Evidently, Dora was recently promoted and her schedule has changed. Which means that accommodating her new schedule has become the responsibility of every other person on the van. After we made our final pick up last week, she floats the idea of changing the pick up and drop off routes and insists that she be at her desk no later than 7:15 a.m.

Well, gee, princess, I'd like to crowd surf into my office every morning where a feast of calorie-free biscuits with gravy and non-annoying coworkers are waiting for me. But that ain't gonna happen either.

Dora's plan went over (to borrow a phrase from my brother), "like a turd in a punchbowl." And poor Wizened Crone (who has recently taken over the Van Mother role) it was on her to diplomatically explain that not only was Dora's suggestion rubbish, but would be massively inconvenient to, oh, everyone.

So how does Dora retaliate?

She changes the clock on the van.

It has been previously addressed that the van clock runs s-l-o-w. But all the vannies have compensated by showing up a few minutes late. Last week, by pure chance, I found myself arriving to the van a few minutes early, or so I thought. When the clock read 6:30, less than a minute after I got on, our half empty van left. Rather, I should say our half empty van left about 6 people behind.

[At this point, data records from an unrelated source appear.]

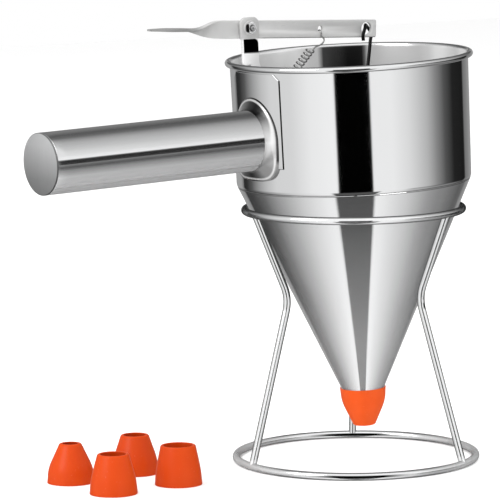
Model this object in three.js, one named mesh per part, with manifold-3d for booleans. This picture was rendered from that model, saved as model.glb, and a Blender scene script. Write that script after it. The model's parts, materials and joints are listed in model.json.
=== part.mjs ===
// A pancake batter dispenser: a steel funnel with a sprung valve, standing in a wire stand.
// Millimetres, +Z up. The handle points along -X, and the funnel leans a little towards it.

import * as THREE from 'three';
import * as BufferGeometryUtils from 'three/addons/utils/BufferGeometryUtils.js';
import Module from 'manifold-3d';

const wasm = await Module();
wasm.setup();

// Clearances
const seatGap = 0.3;
const boreGap = 0.3;
const cutOverrun = 6;
const weldTolerance = 0.0001;

// Stand
const wireRadius = 2.5;
const baseRingRadius = 77.9;
const topRingRadius = 70.3;
const topRingHeight = 163.9;
const waistHeight = 109;
const waistBend = 9;
const legCount = 3;
const standTurnDegrees = -5.5;
const legTwistDegrees = -4.5;

// Hopper shell
const sheet = 1;
const wallFootRadius = 75.8;
const wallTopRadius = 76.5;
const wallHem = 1.6;
const rimBeadRadius = 2;
const rimBeadCentre = 77.8;
const rimHeight = 79.8;
const coneTopRadius = 75.4;
const coneFootRadius = 10;
const coneHeight = 144.8;
const outletLength = 5.3;
const leanDegrees = 2.4;

// Handle
const handleRadius = 19.3;
const handleSheet = 1.2;
const handleReach = 238.6;
const handleHeight = 33.2;
const handleTiltDegrees = 0.9;
const capFace = 2;
const capSpigot = 8;
const collarHalfWidth = 21.8;
const collarRise = 27;
const collarDip = 25.4;
const collarLip = 0.9;
const collarNeck = 83;
const collarNeckWall = 0.5;
const plateSheet = 1.2;
const plateHalfWidth = 24.4;
const plateLow = 16.9;
const plateRimGap = 0.9;
const plateCorner = 4;

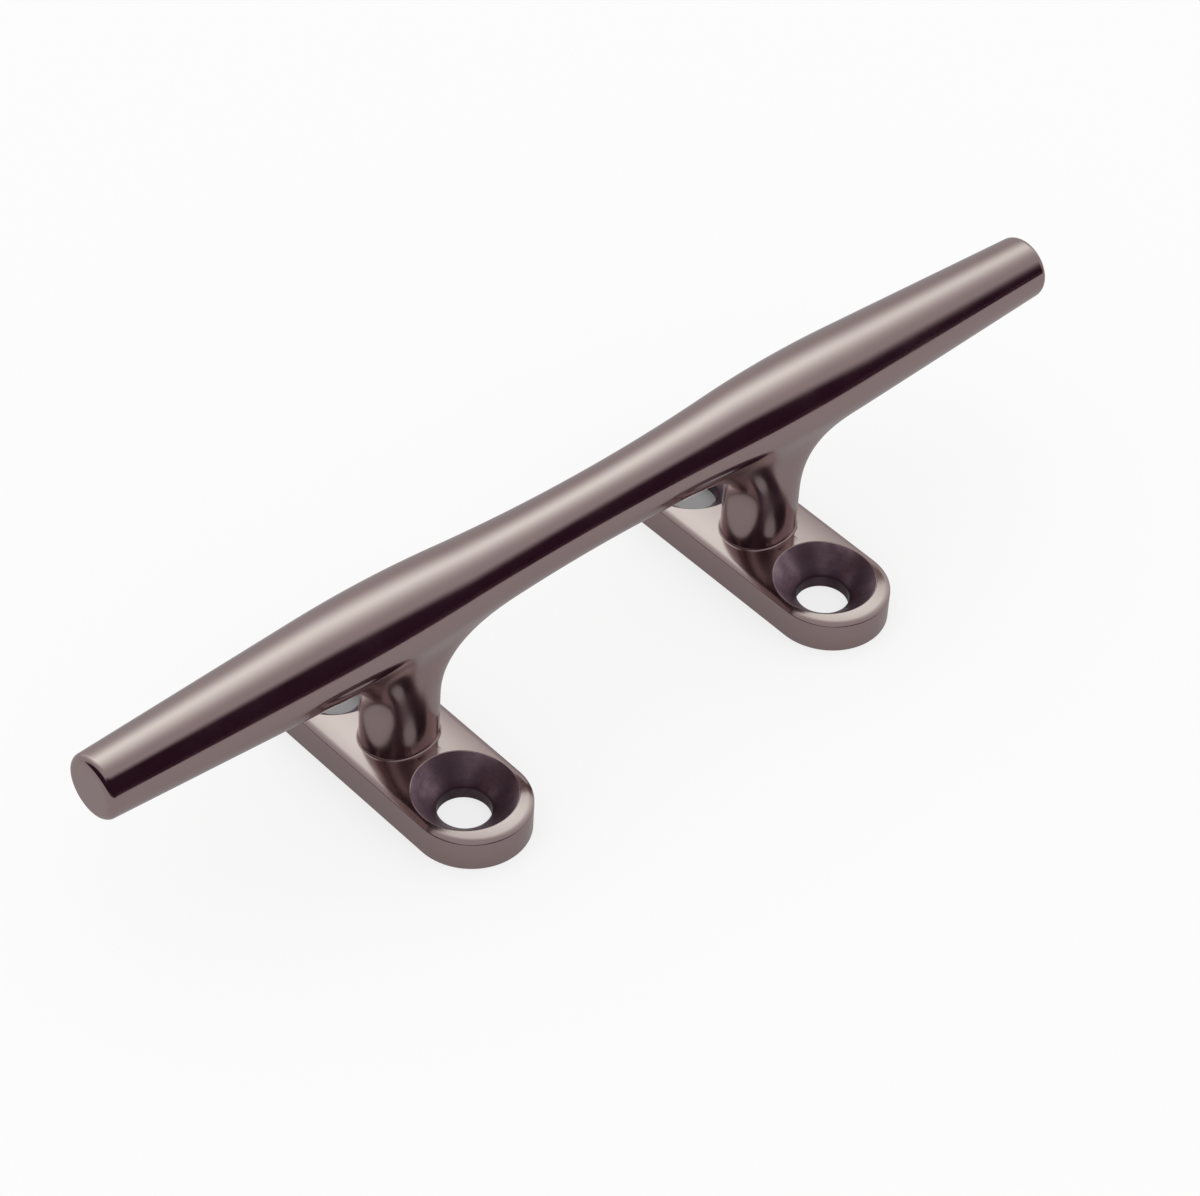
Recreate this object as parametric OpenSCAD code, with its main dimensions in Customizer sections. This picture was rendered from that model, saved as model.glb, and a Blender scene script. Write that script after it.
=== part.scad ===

The next morning, having forgotten about the clock being moved, I drove into the parking lot in time to see my van pulling away. Instead of admitting defeat, I gunned my puny 4 cylinders and caught up to the van. The murderous glint in my eyes as I took my seat prompted Wizened Crone to say, "Everyone adjust your time because someone has changed the clock in the van."

Someone? Someone!?!? Often times in adult life, I find myself hopelessly frustrated by the lack of directness in the world. How's about something along the lines of, "Dora? Yes, you. Your little clock stunt has pissed everyone off. In time we will get over it, but right now everyone thinks your a selfish ass."

Although, Karmic justice reigns supreme: since changing the clock, Dora has missed the van three times. Which reminds us all that no one fiddles with van destiny and gets away with it.